Social justice, faith, leadership. These values are packed into the DNA of Emily Cohen, class of 2010, who in a short time is making a difference in the lives of women, children, and people of faith throughout the country.
Cohen came to Seattle University for its emphasis on social justice and its location in the heart of a city where she could volunteer. Already a leader of spiritual retreats and community service projects in her high school in Tacoma, Cohen quickly became involved in Campus Ministry and the Center for Service.
As the Student Campus Minister for Social Justice for two years, she helped students connect their faith and spirituality with the justice work they were doing locally and globally. Her participation in the Center for Service Student Leaders for the Common Good program for two years provided a solid framework for ethical engagement in one’s own community. She brought her work with Campus Ministry and the Center for Service together when she served as the residence assistant in the Peter-Hans Kolvenbach Community, an intentional living community that integrates the values of service, spirituality, solidarity, community, and simple living.
“Majoring in both Theology and Religious Studies and Liberal Studies gave me the skills and knowledge to approach issues of justice from many starting points, but more importantly, my professors and mentors showed me how to do it from a place of great depth and care,” she said. “My study in both majors was rooted in my commitment to feminist ethics and activism.”

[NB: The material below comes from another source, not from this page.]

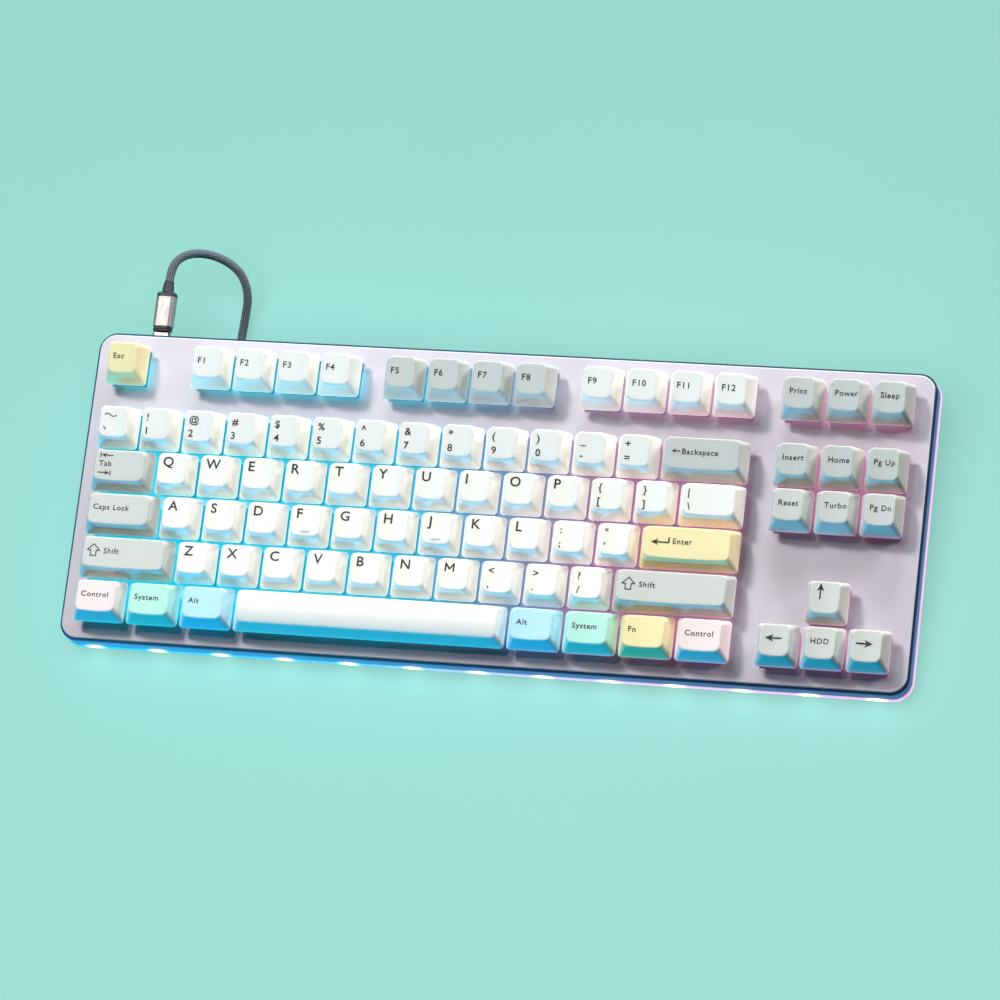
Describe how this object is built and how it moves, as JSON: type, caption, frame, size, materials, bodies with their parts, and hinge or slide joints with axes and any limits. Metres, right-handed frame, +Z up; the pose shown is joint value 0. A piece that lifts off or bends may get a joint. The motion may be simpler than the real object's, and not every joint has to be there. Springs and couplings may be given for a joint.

Upon graduation, Cohen moved to Washington, D.C., to intern with the Sisters of Loretto. The Loretto Volunteer Program pairs volunteers with social justice organizations for a formative year of service. Cohen worked part time at both the Women’s Ordination Conference, whose mission is to advocate for the ordination of women into an inclusive Catholic Church, and the Women’s Alliance for Theology, Ethics and Ritual (WATER), which is an education center and network that combines scholarship, feminist liturgy, counseling, and resources for professors, clinicians, lay people, clergy, students, and social service providers.
“As a staff associate at WATER, I edited, maintained the website, organized teleconferences, and planned conference and workshop events that connected me to a national network of feminist theologians,” Cohen said. “WATER was my first experience with a small nonprofit.”
At the end of her volunteer year, Cohen moved back to Seattle to serve as program coordinator at FaithTrust Institute, a national, multifaith, multicultural organization dedicated to ending domestic violence and sexual abuse.
“We offer training and consulting on issues located at the intersection of violence and religion,” she emphasized. “We equip people in faith communities with the tools to prevent and intervene when situations of sexual abuse and domestic violence arise.”
At the institute, Cohen helps with curriculum development, including a recent series of trainings delivered to Navy chaplains on the topic of pastoral care in cases of military sexual assault. She organizes trainings for clergy, lay leaders, program directors, and religious school teachers who all need to understand the issues faced by victims/survivors in order to know what to say and what to do to provide safe places and resources for children, families, and women.
In September, Cohen will further her education at Harvard Divinity School where she is enrolled in the Master of Divinity program. Because of the program’s diverse student body, she is particularly interested in exploring how various religious traditions address issues of gender and violence and how those traditions can be fuel for social justice work.